A related question is how the weak coalition argument fits with the more prevalent argument of factional elite politics to which Shih himself has contributed. A coalition of the weak appears to me to be a smaller subset of factional networks, in which one has a less dense factional network compared to other peers or competitors who are part of denser factional networks. For instance, Xi’s faction consisting of those who served with him in Fujian and Shanghai will be less dense than the Communist Party Youth League, which is a nationwide network. By this measure, Xi Jinping will belong to a weaker coalition compared to Li Keqiang, who rose through the ranks in the Youth League, despite Xi’s princeling background. In short, there is both synergy and tension with the factional politics literature that Shih could have explored to augment the analytical power of his argument.
My third and last point (albeit a minor one) concerns the presentation of Chinese names, of which there are plenty. The non-Chinse reader could have benefited from a systematic tree diagram or chart to refer to for understanding how each individual fits into the grand scheme of the argument or specific era of politics. This is a minor point about the presentation of material that could be addressed in future editions of the book.

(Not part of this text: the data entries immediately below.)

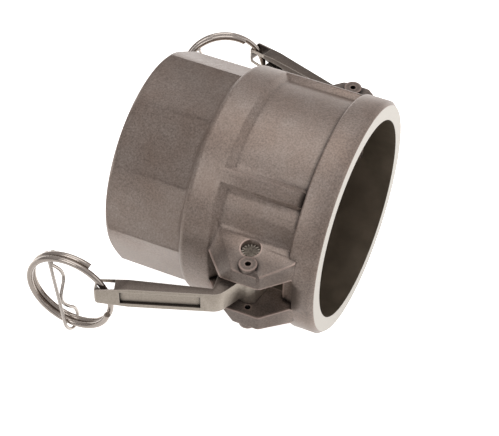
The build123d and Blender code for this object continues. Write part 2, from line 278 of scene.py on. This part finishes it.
def grown(name, tree, values, place):
    """Runs a geometry tree once and keeps the result as a plain mesh at its place."""
    carrier = bpy.data.objects.new(name, bpy.data.meshes.new(name))
    scene.collection.objects.link(carrier)
    growth = carrier.modifiers.new("growth", "NODES")
    growth.node_group = tree
    for identifier, value in values.items():
        growth[identifier] = value
    settled(carrier).transform(place)
    return carrier


# The spiral stands along Z; it is turned to run along the flow axis.
thread = grown("pipe_thread", thread_tree, sizes,
               Matrix.Translation((thread_start, 0, 0)) @ Matrix.Rotation(radians(90), 4, "Y"))
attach(thread, "casting")

# ---- The gasket ----
# Moulded rubber ring, pressed into its groove behind the socket. It is black and dull, with a faint
# grey bloom.
rubber, tree, shader, place = finish_of("nitrile rubber, moulded", "#1b1a19", 0.0, 0.62)
bloom = noise(tree, place, 1.2 * mm, 3.0, 0.6)
tree.links.new(ramp(tree, bloom, 0.0, "#161514", 1.0, "#2a2827"), shader.inputs["Base Color"])


def dressed(name, finish):
    """Gives a CAD node, whose shape stays as it is, its finish."""
    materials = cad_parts[name].data.materials
    materials.clear()
    materials.append(finish)


dressed("gasket", rubber)

# ---- The pivot pins ----
# Steel pins through the ears, each end peened into a sunk seat. The punch leaves a ring of radial dents
# near the rim; their crests are painted lighter than the dark, hammered middle, a painted highlight.
pivot = Vector((50.3 * mm, 36.0 * mm, 0))
teeth_count = 16
teeth_from, teeth_to = 1.9 * mm, 2.3 * mm
peened, tree, shader, place = finish_of("steel, peened", "#6b645b", 0.8, 0.5)
dents = noise(tree, place, 0.7 * mm, 3.0, 0.6)
struck = ramp(tree, dents, 0.3, "#4a443c", 0.7, "#8d857a")
split = node(tree, "ShaderNodeSeparateXYZ", [(place, 0)])
across = node(tree, "ShaderNodeMath", [(split.outputs[0], 0)], operation="SUBTRACT", in_1=pivot.x)
side = node(tree, "ShaderNodeMath", [(split.outputs[1], 0)], operation="ABSOLUTE")
out = node(tree, "ShaderNodeMath", [(side.outputs[0], 0)], operation="SUBTRACT", in_1=pivot.y)
turn = node(tree, "ShaderNodeMath", [(out.outputs[0], 0), (across.outputs[0], 1)], operation="ARCTAN2")
spin = node(tree, "ShaderNodeMath", [(turn.outputs[0], 0)], operation="MULTIPLY", in_1=teeth_count)
teeth = node(tree, "ShaderNodeMath", [(spin.outputs[0], 0)], operation="SINE")
spot = node(tree, "ShaderNodeCombineXYZ", [(across.outputs[0], 0), (out.outputs[0], 1)])
from_middle = node(tree, "ShaderNodeVectorMath", [(spot.outputs[0], 0)], operation="LENGTH")
near_rim = spread(tree, from_middle.outputs[1], teeth_from, teeth_to)
crests = node(tree, "ShaderNodeMath", [(teeth.outputs[0], 0), (near_rim, 1)], operation="MULTIPLY")
# Painted highlight: the crests of the dents near the rim are made lighter.
lit_crests = node(tree, "ShaderNodeMix", [(crests.outputs[0], 0), (struck, 6)], data_type="RGBA")
lit_crests.inputs[7].default_value = linear("#c9c2b6")
tree.links.new(lit_crests.outputs[2], shader.inputs["Base Color"])
hammered = bump(tree, dents, 0.8, 0.15 * mm)
tree.links.new(bump(tree, crests.outputs[0], 0.7, 0.15 * mm, hammered), shader.inputs["Normal"])
for name in ("front_pivot_pin", "rear_pivot_pin"):
    dressed(name, peened)

# ---- The cam levers ----
# Cast stainless levers. The outer face is painted a pale satin steel; the sides, the neck's inside and the
# hollow under the tip a dark brown-grey copy of it: painted light and shade, with a thin painted highlight
# where the two meet.
lever_edge = 0.35 * mm
flares = {"front": 20.0, "rear": 18.5}    # degrees that each lever stands out
grain_size = 0.5 * mm


def steel(name, low, high, metallic, roughness, depth):
    """Stainless steel with a fine grain between two colours, a painted highlight on its edges and painted
    shade in its corners.
    """
    material, tree, shader, place = finish_of(name, high, metallic, roughness)
    grain = noise(tree, place, grain_size, 3.0, 0.6)
    tone = ramp(tree, grain, 0.3, low, 0.7, high)
    # Painted highlight on the edges and painted shade in the corners.
    lit_and_shaded = painted_highlight_and_shade(tree, tone, 0.45 * mm, "#cfc6bb", 1.6 * mm, "#2b2622")
    tree.links.new(lit_and_shaded, shader.inputs["Base Color"])
    smear = spread(tree, grain, 0.3, 0.7, roughness - 0.08, roughness + 0.08)
    tree.links.new(smear, shader.inputs["Roughness"])
    tree.links.new(bump(tree, grain, 0.25, depth), shader.inputs["Normal"])
    return material


# The pale copy gives soft, bright reflections of the table; the dark copy, a painted shade, swallows them.
lit_face_steel = steel("stainless steel, lit face", "#9d9488", "#b7aea3", 0.85, 0.38, 0.04 * mm)
shaded_side_steel = steel("stainless steel, shaded sides", "#5c534c", "#756b63", 0.7, 0.45, 0.08 * mm)


def softened(piece, radius):
    """Rounds a piece's edges, as tumbling does."""
    edge = piece.modifiers.new("rounded edges", "BEVEL")
    edge.width = radius
    edge.segments = 2
    edge.limit_method = "ANGLE"
    edge.angle_limit = radians(28)
    mesh = settled(piece)
    mesh.shade_smooth()
    mesh.set_sharp_from_angle(angle=crease)


finishes = (shaded_side_steel, lit_face_steel)
for side, outward in (("front", -1), ("rear", 1)):
    lever = merged(side + "_cam_lever", side + "_lever")
    softened(lever, lever_edge)
    for finish in finishes:
        lever.data.materials.append(finish)
    flare = radians(flares[side])
    outside = Vector((sin(flare), outward * cos(flare), 0))
    # Faces turned outwards get the pale steel and all others the dark copy: painted light and shade.
    for face in lever.data.polygons:
        if face.normal.dot(outside) > 0.35:
            face.material_index = finishes.index(lit_face_steel)
    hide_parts(side + "_lever")
    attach(lever, side + "_lever_body")

# ---- The pull rings ----
# Split rings of round stainless wire, two turns, with the ends cut off square. Polished: sharp, dark and
# light bands run round the wire, slightly uneven where it was drawn.
polished, tree, shader, place = finish_of("stainless wire, polished", "#b3aaa2", 1.0, 0.2)
drawn = noise(tree, place, 1.5 * mm, 2.0, 0.5)
tree.links.new(spread(tree, drawn, 0.3, 0.7, 0.14, 0.28), shader.inputs["Roughness"])
for name in ("front_pull_ring", "rear_pull_ring"):
    dressed(name, polished)

# ---- The safety clips ----
# Hairpins of thinner stainless spring wire, hooked round each pull ring by their eye. The wire is bright
# and plain.
spring, tree, shader, place = finish_of("stainless spring wire", "#cdc6bf", 1.0, 0.24)
for name in ("front_safety_clip", "rear_safety_clip"):
    dressed(name, spring)

# ---- The studio ----
# A white table under wide soft lamps, with the background left white. In the metal's reflections alone the
# table glows, bright under the coupling and dim towards the camera: a painted reflection.
table_half = 1.5
dim_until, bright_from = -0.09, -0.03     # metres along Y on the table
dim, bright = 0.12, 1.05                  # how brightly the table glows in the metal's reflections there: a painted reflection
room_below, room_above = 0.3, 0.62
aim = Vector((0.03, 0, 0))                # the lamps point at the coupling's middle

# The camera stands where the photograph was taken from.
view = bpy.data.cameras.new("camera")
view.lens = 115.04
view.sensor_width = 36.0
view.clip_start = 0.01
view.clip_end = 20.0
camera = bpy.data.objects.new("camera", view)
scene.collection.objects.link(camera)
right = Vector((0.913162, 0.407557, 0.005582))
up = Vector((-0.301967, 0.667254, 0.680873))
back = Vector((0.273770, -0.623434, 0.732380))
camera.matrix_world = Matrix.Translation((0.17623, -0.32397, 0.36455)) @ Matrix(
    (right, up, back)).transposed().to_4x4()
scene.camera = camera

table = bpy.data.meshes.new("table")
level = cad_box[0].z
corners = [(x * table_half, y * table_half, level) for x, y in ((-1, -1), (1, -1), (1, 1), (-1, 1))]
table.from_pydata(corners, [], [(0, 1, 2, 3)])
floor = bpy.data.objects.new("table", table)
scene.collection.objects.link(floor)
paper, tree, shader, place = finish_of("white paper", "#f4f3f1", 0.0, 0.9)
rays = node(tree, "ShaderNodeLightPath")
split = node(tree, "ShaderNodeSeparateXYZ", [(place, 0)])
# Seen only in reflections, the table glows bright under the coupling and dim towards the camera: a painted
# reflection.
glow_in_reflections = spread(tree, split.outputs[1], dim_until, bright_from, dim, bright)
mirrored = node(tree, "ShaderNodeMath", [(rays.outputs["Is Glossy Ray"], 0), (glow_in_reflections, 1)],
                operation="MULTIPLY")
lift = node(tree, "ShaderNodeMath", [(rays.outputs["Is Camera Ray"], 0), (mirrored.outputs[0], 1)],
            operation="MAXIMUM")
shader.inputs["Emission Color"].default_value = (1, 1, 1, 1)
tree.links.new(lift.outputs[0], shader.inputs["Emission Strength"])
table.materials.append(paper)

# The room brightens upwards, as in a light tent; the camera itself sees plain white.
world = bpy.data.worlds.new("studio")
scene.world = world
world.use_nodes = True
tree = world.node_tree
heading = node(tree, "ShaderNodeTexCoord").outputs["Generated"]
rise = node(tree, "ShaderNodeVectorMath", [(heading, 0)], operation="DOT_PRODUCT")
rise.inputs[1].default_value = Vector((0.3, 0.35, 0.88)).normalized()
glow = spread(tree, rise.outputs[1], -0.4, 1.0, room_below, room_above)
rays = node(tree, "ShaderNodeLightPath")
seen = node(tree, "ShaderNodeMath", [(rays.outputs["Is Camera Ray"], 0),
                                     (rays.outputs["Is Transmission Ray"], 1)], operation="MAXIMUM")
strength = node(tree, "ShaderNodeMix", [(seen.outputs[0], 0), (glow, 2)], in_3=1.0)
sky = tree.nodes["Background"]
sky.inputs["Color"].default_value = linear("#fffafa")
tree.links.new(strength.outputs[0], sky.inputs["Strength"])

for name, spot, width, watts in (
        ("top lamp", (-0.1, 0.2, 1.0), 0.8, 2.6),
        ("side lamp", (0.8, 0.1, 0.35), 0.6, 0.8),
        ("front lamp", (-0.25, -0.75, 0.65), 0.5, 1.6)):
    lamp = bpy.data.lights.new(name, "AREA")
    lamp.size = width
    lamp.energy = watts
    bulb = bpy.data.objects.new(name, lamp)
    scene.collection.objects.link(bulb)
    bulb.location = spot
    bulb.rotation_euler = (aim - Vector(spot)).to_track_quat("-Z", "Y").to_euler()

scene.view_settings.view_transform = "Standard"
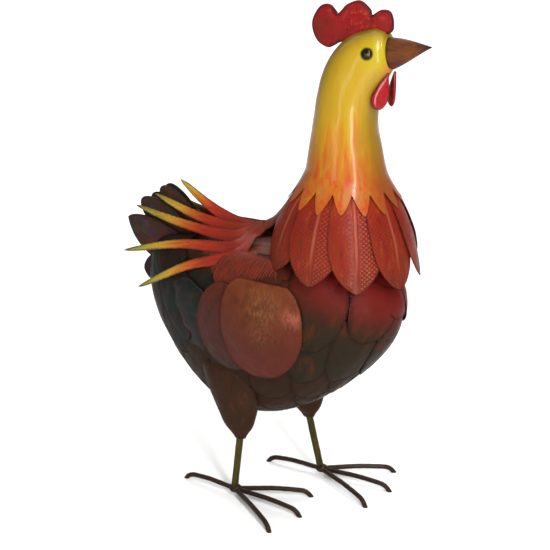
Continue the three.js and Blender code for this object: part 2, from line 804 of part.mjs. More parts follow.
function build() {
  const rooster = new THREE.Group();
  const grownBody = solidOf(bodyGeometry(GAP));
  const outsideBody = (geometry) => geometryOf(largestOf(solidOf(geometry).subtract(grownBody)));
  rooster.add(piece("body", bodyGeometry(), "dark"));
  rooster.add(piece("neck_and_head", outsideBody(makeNeck()), "yellow"));

  const grownNeck = solidOf(grownAlong(makeNeck(), GAP));
  const outsideNeck = (geometry) => geometryOf(largestOf(solidOf(geometry).subtract(grownNeck)));
  rooster.add(piece("beak", outsideNeck(makeBeak()), "beak"));
  rooster.add(piece("comb", outsideNeck(makeComb()), "red"));

  const wattle = outsideNeck(makeWattle());
  rooster.add(piece("right_wattle", wattle, "red"));
  rooster.add(piece("left_wattle", mirrored(wattle), "red"));

  const eye = outsideNeck(makeEye());
  rooster.add(piece("right_eye", eye, "eye"));
  rooster.add(piece("left_eye", mirrored(eye), "eye"));

  for (let k = 0; k < HACKLE.count; k++) {
    rooster.add(piece(`hackle_feather_${k + 1}`, makeHackle(k), "hackle"));
  }
  const wingPlates = WING.map(({ name, ...plate }) => [name, makeWingPlate(plate)]);
  const grownWings = wingPlates.flatMap(([, geometry]) => {
    const grown = grownAlong(geometry, GAP);
    return [solidOf(grown), solidOf(mirrored(grown))];
  });
  for (const [name, geometry] of wingPlates) {
    rooster.add(piece(`right_wing_${name}`, geometry, "wing"));
    rooster.add(piece(`left_wing_${name}`, mirrored(geometry), "wing"));
  }
  const over = [...grownWings];
  for (const [name, geometry] of makeBreastPlates()) {
    const trimmed = over.reduce((plate, above) => plate.subtract(above), solidOf(geometry));
    rooster.add(piece(name, geometryOf(largestOf(trimmed)), "breast"));
    over.push(solidOf(grownAlong(geometry, HALF_GAP)));
  }

  TAIL.pairs.forEach((feather, k) => {
    const geometry = outsideBody(makeTailFeather(feather, k));
    rooster.add(piece(`right_tail_feather_${k + 1}`, geometry, "tail"));
    rooster.add(piece(`left_tail_feather_${k + 1}`, mirrored(geometry), "tail"));
  });

  rooster.add(piece("right_sickle_fan", outsideBody(outsideNeck(makeFan())), "red"));
  const leftFan = mirrored(makeFan(FAN.leftDrop));
  rooster.add(piece("left_sickle_fan", outsideBody(outsideNeck(leftFan)), "red"));

  for (const name of ["right", "left"]) {
    const leg = LEG[name];
    const socket = solidOf(rod(legPath(leg, LEG.socketDepth), LEG.radius + LEG.socket, LEG.sides, LEG.steps));
    const thigh = solidOf(makeThigh(leg)).subtract(grownBody).subtract(socket);
    rooster.add(piece(`${name}_thigh`, geometryOf(largestOf(thigh)), "dark"));
    rooster.add(piece(`${name}_leg`, rod(legPath(leg), LEG.radius, LEG.sides, LEG.steps), "leg"));
    rooster.add(...makeFoot(name, leg));
  }
  rooster.position.copy(FRAME_SHIFT);
  return rooster;
}

export default build();
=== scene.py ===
import math

import bpy
import numpy as np
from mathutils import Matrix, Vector


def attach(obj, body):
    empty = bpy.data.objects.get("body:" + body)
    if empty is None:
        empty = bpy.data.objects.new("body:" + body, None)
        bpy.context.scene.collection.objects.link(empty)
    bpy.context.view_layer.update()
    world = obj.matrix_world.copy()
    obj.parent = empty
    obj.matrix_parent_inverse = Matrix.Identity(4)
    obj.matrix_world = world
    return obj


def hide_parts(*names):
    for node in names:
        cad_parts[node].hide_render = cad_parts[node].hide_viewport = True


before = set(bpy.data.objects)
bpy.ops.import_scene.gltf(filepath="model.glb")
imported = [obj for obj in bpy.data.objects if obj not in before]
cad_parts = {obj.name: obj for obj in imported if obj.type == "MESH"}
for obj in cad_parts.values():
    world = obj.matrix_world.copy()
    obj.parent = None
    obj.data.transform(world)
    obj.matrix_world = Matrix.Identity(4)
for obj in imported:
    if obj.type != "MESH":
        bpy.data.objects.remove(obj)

# The painted sheet-metal rooster. Sizes are in millimetres until addPiece turns them into metres.
# The lights, and the paints that read object coordinates, are set in metres.
mm = 0.001
frameShift = np.array([10.0, 1.0, 0.0])  # brings the middle of the base to the origin
sheetThickness = 1.2
rimReach = 6  # a plate's rim field grows from 0 at the cut edge to 1 this far in
crowdedOnBody = 0.75  # how far the rows of points crowd towards the ends of the body's plates
flanks = ("right", "left")
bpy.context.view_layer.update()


def colour(red, green, blue):
    # a colour as it looks on screen, 0 to 255, turned into the linear values that shaders use
    seen = np.array([red, green, blue]) / 255
    linear = np.where(seen <= 0.04045, seen / 12.92, ((seen + 0.055) / 1.055) ** 2.4)
    return (*[float(c) for c in linear], 1.0)


# Camera and lights

view = {
    "azimuth": 30,  # degrees from straight on to the right side
    "distance": 1300,
    "height": 760,
    "lookAt": (0, 0, 280),
    "focalPixels": 1170,  # the focal length, in pixels of the photograph
    "photoPixels": 550,  # the photograph's width
    "sensor": 36,
}


def makeCamera():
    turn = math.radians(view["azimuth"])
    target = (np.array(view["lookAt"]) + frameShift) * mm
    place = target + np.array([view["distance"] * math.sin(turn), -view["distance"] * math.cos(turn), 0]) * mm
    place[2] = view["height"] * mm
    data = bpy.data.cameras.new("camera")
    data.lens = view["focalPixels"] / view["photoPixels"] * view["sensor"]
    data.sensor_width = view["sensor"]
    camera = bpy.data.objects.new("camera", data)
    camera.location = place
    camera.rotation_euler = Vector(target - place).to_track_quat("-Z", "Y").to_euler()
    bpy.context.collection.objects.link(camera)
    bpy.context.scene.camera = camera


lighting = {
    "world": 0.3,
    "aim": (0.03, 0, 0.36),
    "levelAim": 0.1,  # how far forward a level light looks, at its own height
    # name, turn in degrees, distance, height, size, power and where it looks. The narrow boxes draw the long
    # bright line down the neck, its end on the collar and a weak second line.
    "lights": [
        ("stripLight", 50, 1.25, 0.86, (0.17, 1.5), 18, "level"),
        ("upperStripLight", 52, 1.1, 1.42, (0.12, 0.9), 6, "aim"),
        ("sideStripLight", -2, 1.3, 0.5, (0.26, 0.96), 4, "level"),
        ("keyLight", 40, 1.9, 1.9, (1.2, 1.2), 14, "aim"),
        ("fillLight", -30, 2.0, 1.2, (1.2, 1.6), 4, "aim"),
        ("topLight", 150, 0.5, 2.4, (2.2, 2.2), 19, "aim"),
        ("backdropLight", 211, 4.2, 3.0, (6.0, 6.0), 230, "down"),
    ],
}


def makeLights():
    for name, turn, distance, height, size, power, looks in lighting["lights"]:
        data = bpy.data.lights.new(name, "AREA")
        data.shape = "RECTANGLE"
        data.size, data.size_y = size
        data.energy = power
        turn = math.radians(turn)
        place = Vector((distance * math.sin(turn), -distance * math.cos(turn), height))
        level, down = (lighting["levelAim"], 0, height), (place.x, place.y, 0)
        aim = Vector({"aim": lighting["aim"], "level": level, "down": down}[looks])
        lamp = bpy.data.objects.new(name, data)
        lamp.location = place
        lamp.rotation_euler = (aim - place).to_track_quat("-Z", "Y").to_euler()
        lamp.visible_camera = False
        bpy.context.collection.objects.link(lamp)
    world = bpy.data.worlds.new("studio")
    world.use_nodes = True
    world.node_tree.nodes["Background"].inputs["Color"].default_value = (1.0, 1.0, 1.0, 1.0)
    world.node_tree.nodes["Background"].inputs["Strength"].default_value = lighting["world"]
    bpy.context.scene.world = world
    bpy.context.scene.view_settings.view_transform = "Standard"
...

Overall, Coalitions of the Weak is essential reading for those interested in Maoist politics and elite political dynamics in China. More broadly, it should be of great interest to scholars concerned with how authoritarian leaders make choices between strong resourceful deputies and weak, tainted, or less connected deputies who will faithfully serve, rather than challenge, their power. It should be widely read by graduate students, China scholars, and all those interested in autocracies in the years to come.